A few kilometers away is the Wolf Sanctuary, where rescued wolves (from zoos and illegal pet possession) are hosted in a 17-acre oak forest. Harder to spot, a visit to the Wolf Sanctuary is definitely a must.
As of 2021 Arcturos also hosts lynx, rescued from a wildlife sanctuary in Andorra that had to close.
6. Ancient Delphi
The Oracle of Delphi is considered one of the most important archaeological sites in Greece. Held in very high esteem in Ancient Greece, pilgrims from across the Mediterranean would travel to Delphi to understand the prophecies of the ancient God Apollo, delivered by his high-priestess Pythia.
Scientists have also confirmed that Delphi is “the navel” — the absolute central point of the earth, and according to many who visit, this accounts for its special energy.
Whether you believe in said energy or not, the site itself is beautiful to visit in the spring, which is the perfect time to walk among its many ancient relics, including the Temple of Apollo, the Ancient Theatre, the ancient stadium used to host the games of those times, and the Sanctuary of Athena Pronea.
Nestled against the backdrop of Mount Parnassus and surrounded by pine trees and olive groves with views as far down to the seaside town of Galaxidi and only a 2 hour and 15-minute car or bus journey from Athens, Ancient Delphi is a must-visit.

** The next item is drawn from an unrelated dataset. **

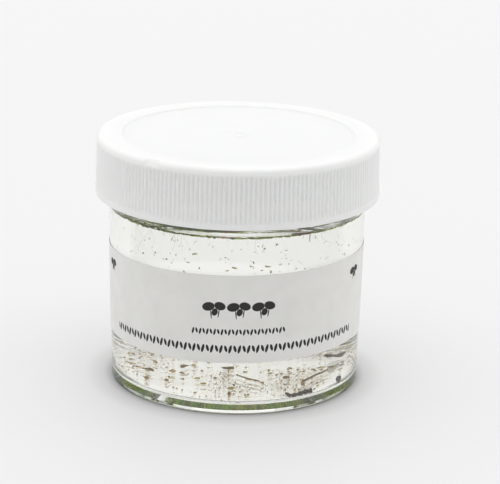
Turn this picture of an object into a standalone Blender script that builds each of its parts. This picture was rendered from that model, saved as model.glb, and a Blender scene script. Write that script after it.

7. The UNESCO Monasteries Of Meteora
Meteora is a must-visit for any visitor to Greece, whether you’re religious or not.
There are a total of six Byzantine monasteries still intact here, seemingly floating in the sky above ancient pinnacles formed thousands of years ago in the Pindus Mountain Range in the northwestern part of the Greek mainland.
Built in the 14th century to protect hermit monks from the Ottoman invaders, there were originally 26 monasteries, and of the six still remaining, five operate for monks while one is for nuns. Some areas are open to the public, and there are many relics and frescoes inside.
Many visit Meteora not just for its religious tourism, but also for the nature and hiking opportunities the place presents.
Fun fact: Fans of the James Bond film For Your Eyes Only may recognize the Holy Trinity Monastery, which was featured in the end scene.
8. Athens Itself
Spring is the perfect opportunity to spend time in the city. It’s not too hot, so you’ll enjoy ideal conditions for visiting the famous sites, climbing the Acropolis hill to the Parthenon, wandering the quaint “island” streets of Anafiotika, and seeing the changing of the guards outside Parliament. See my tips for 9 Fantastic Things To Do In Athens for additional inspiration.
Spring is also the perfect time of the year to experience the Athens Riviera, before it gets too busy, and take a dip in Lake Vouliagmeni.
Any time of the year is great to visit Greece, but spring’s my favorite.